_Aim of the exercise:_
Copy out all of the data below with no alterations.

* START Supplied material *

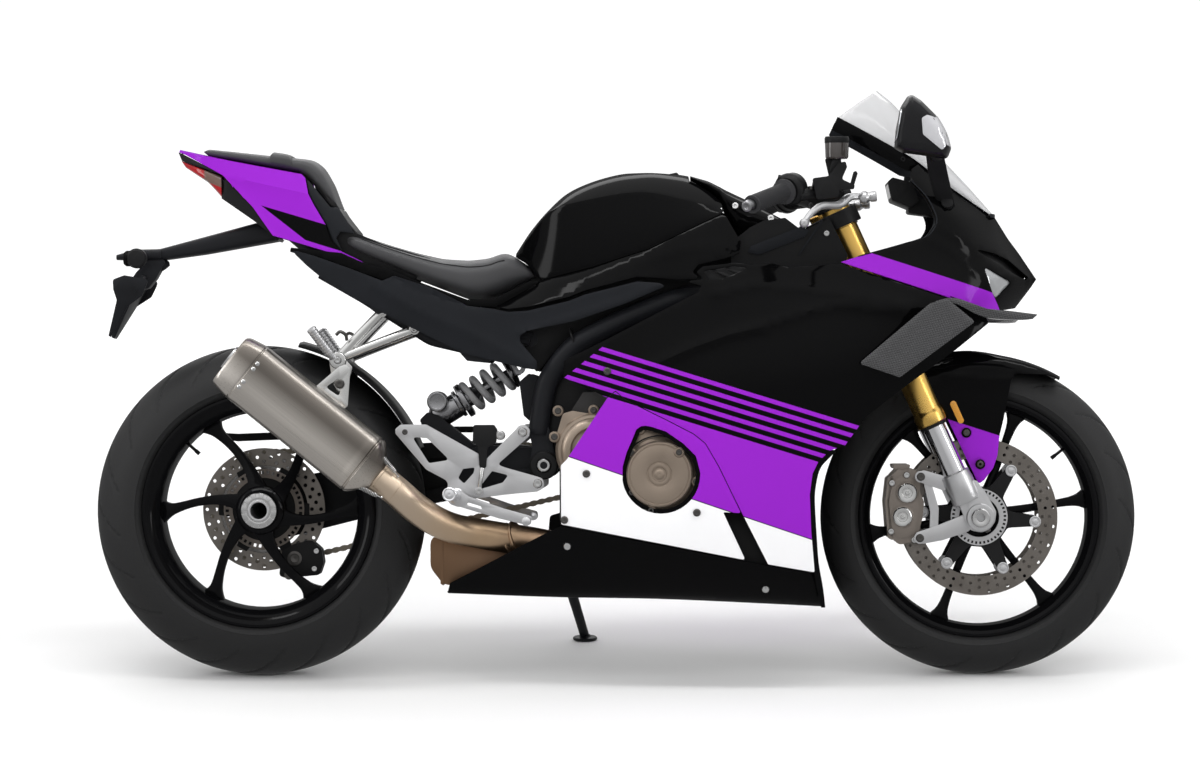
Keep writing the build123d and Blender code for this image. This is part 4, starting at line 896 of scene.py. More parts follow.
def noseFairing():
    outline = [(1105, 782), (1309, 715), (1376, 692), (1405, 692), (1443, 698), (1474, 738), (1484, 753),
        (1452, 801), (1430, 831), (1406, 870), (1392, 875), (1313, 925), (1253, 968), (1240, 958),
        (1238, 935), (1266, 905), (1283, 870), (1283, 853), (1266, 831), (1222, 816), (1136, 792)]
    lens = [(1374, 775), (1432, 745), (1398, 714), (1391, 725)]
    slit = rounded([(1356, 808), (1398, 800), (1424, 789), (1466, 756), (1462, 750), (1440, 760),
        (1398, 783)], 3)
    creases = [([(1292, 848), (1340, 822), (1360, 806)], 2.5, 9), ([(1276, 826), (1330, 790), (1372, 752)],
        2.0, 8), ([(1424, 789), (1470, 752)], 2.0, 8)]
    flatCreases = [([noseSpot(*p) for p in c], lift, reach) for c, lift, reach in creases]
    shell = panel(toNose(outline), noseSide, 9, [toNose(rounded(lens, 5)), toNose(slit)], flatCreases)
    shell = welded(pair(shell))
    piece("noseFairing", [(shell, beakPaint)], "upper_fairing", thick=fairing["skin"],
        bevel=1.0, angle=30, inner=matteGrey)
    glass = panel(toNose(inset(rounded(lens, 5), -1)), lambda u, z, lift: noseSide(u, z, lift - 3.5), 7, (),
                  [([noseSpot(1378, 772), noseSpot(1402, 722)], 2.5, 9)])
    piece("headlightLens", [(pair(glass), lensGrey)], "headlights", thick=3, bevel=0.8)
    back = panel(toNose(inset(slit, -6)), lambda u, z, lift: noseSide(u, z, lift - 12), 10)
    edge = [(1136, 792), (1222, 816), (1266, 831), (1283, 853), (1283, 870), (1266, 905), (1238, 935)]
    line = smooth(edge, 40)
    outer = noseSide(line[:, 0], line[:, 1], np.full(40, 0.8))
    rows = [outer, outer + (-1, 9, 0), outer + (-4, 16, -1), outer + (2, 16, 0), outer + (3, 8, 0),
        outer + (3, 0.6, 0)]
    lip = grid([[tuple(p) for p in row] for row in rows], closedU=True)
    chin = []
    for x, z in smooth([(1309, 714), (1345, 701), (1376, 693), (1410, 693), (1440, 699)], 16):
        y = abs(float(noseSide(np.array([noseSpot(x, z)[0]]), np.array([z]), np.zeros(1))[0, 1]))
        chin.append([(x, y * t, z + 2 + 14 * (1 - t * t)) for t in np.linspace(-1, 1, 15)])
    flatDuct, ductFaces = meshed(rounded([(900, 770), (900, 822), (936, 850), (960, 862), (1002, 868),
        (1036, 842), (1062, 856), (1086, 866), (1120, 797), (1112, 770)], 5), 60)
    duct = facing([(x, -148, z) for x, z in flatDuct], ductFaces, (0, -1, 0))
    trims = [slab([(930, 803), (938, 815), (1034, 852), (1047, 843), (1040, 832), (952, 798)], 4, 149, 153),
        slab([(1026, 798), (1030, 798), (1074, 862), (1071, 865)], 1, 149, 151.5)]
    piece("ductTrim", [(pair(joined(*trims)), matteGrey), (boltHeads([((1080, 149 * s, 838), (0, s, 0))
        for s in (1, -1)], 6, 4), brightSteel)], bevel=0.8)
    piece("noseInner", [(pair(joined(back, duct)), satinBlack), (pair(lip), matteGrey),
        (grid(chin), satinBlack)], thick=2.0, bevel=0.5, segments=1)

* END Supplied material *

_Response for this exercise:_
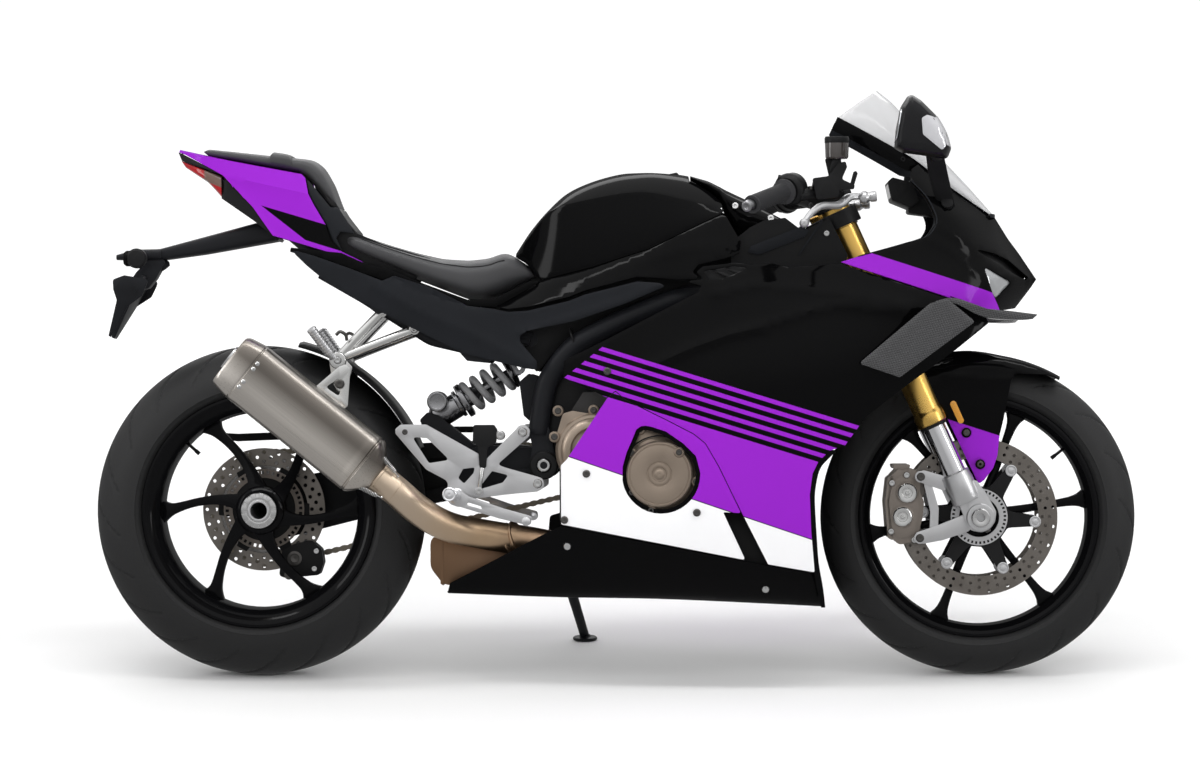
Keep writing the build123d and Blender code for this image. This is part 4, starting at line 896 of scene.py. More parts follow.
def noseFairing():
    outline = [(1105, 782), (1309, 715), (1376, 692), (1405, 692), (1443, 698), (1474, 738), (1484, 753),
        (1452, 801), (1430, 831), (1406, 870), (1392, 875), (1313, 925), (1253, 968), (1240, 958),
        (1238, 935), (1266, 905), (1283, 870), (1283, 853), (1266, 831), (1222, 816), (1136, 792)]
    lens = [(1374, 775), (1432, 745), (1398, 714), (1391, 725)]
    slit = rounded([(1356, 808), (1398, 800), (1424, 789), (1466, 756), (1462, 750), (1440, 760),
        (1398, 783)], 3)
    creases = [([(1292, 848), (1340, 822), (1360, 806)], 2.5, 9), ([(1276, 826), (1330, 790), (1372, 752)],
        2.0, 8), ([(1424, 789), (1470, 752)], 2.0, 8)]
    flatCreases = [([noseSpot(*p) for p in c], lift, reach) for c, lift, reach in creases]
    shell = panel(toNose(outline), noseSide, 9, [toNose(rounded(lens, 5)), toNose(slit)], flatCreases)
    shell = welded(pair(shell))
    piece("noseFairing", [(shell, beakPaint)], "upper_fairing", thick=fairing["skin"],
        bevel=1.0, angle=30, inner=matteGrey)
    glass = panel(toNose(inset(rounded(lens, 5), -1)), lambda u, z, lift: noseSide(u, z, lift - 3.5), 7, (),
                  [([noseSpot(1378, 772), noseSpot(1402, 722)], 2.5, 9)])
    piece("headlightLens", [(pair(glass), lensGrey)], "headlights", thick=3, bevel=0.8)
    back = panel(toNose(inset(slit, -6)), lambda u, z, lift: noseSide(u, z, lift - 12), 10)
    edge = [(1136, 792), (1222, 816), (1266, 831), (1283, 853), (1283, 870), (1266, 905), (1238, 935)]
    line = smooth(edge, 40)
    outer = noseSide(line[:, 0], line[:, 1], np.full(40, 0.8))
    rows = [outer, outer + (-1, 9, 0), outer + (-4, 16, -1), outer + (2, 16, 0), outer + (3, 8, 0),
        outer + (3, 0.6, 0)]
    lip = grid([[tuple(p) for p in row] for row in rows], closedU=True)
    chin = []
    for x, z in smooth([(1309, 714), (1345, 701), (1376, 693), (1410, 693), (1440, 699)], 16):
        y = abs(float(noseSide(np.array([noseSpot(x, z)[0]]), np.array([z]), np.zeros(1))[0, 1]))
        chin.append([(x, y * t, z + 2 + 14 * (1 - t * t)) for t in np.linspace(-1, 1, 15)])
    flatDuct, ductFaces = meshed(rounded([(900, 770), (900, 822), (936, 850), (960, 862), (1002, 868),
        (1036, 842), (1062, 856), (1086, 866), (1120, 797), (1112, 770)], 5), 60)
    duct = facing([(x, -148, z) for x, z in flatDuct], ductFaces, (0, -1, 0))
    trims = [slab([(930, 803), (938, 815), (1034, 852), (1047, 843), (1040, 832), (952, 798)], 4, 149, 153),
        slab([(1026, 798), (1030, 798), (1074, 862), (1071, 865)], 1, 149, 151.5)]
    piece("ductTrim", [(pair(joined(*trims)), matteGrey), (boltHeads([((1080, 149 * s, 838), (0, s, 0))
        for s in (1, -1)], 6, 4), brightSteel)], bevel=0.8)
    piece("noseInner", [(pair(joined(back, duct)), satinBlack), (pair(lip), matteGrey),
        (grid(chin), satinBlack)], thick=2.0, bevel=0.5, segments=1)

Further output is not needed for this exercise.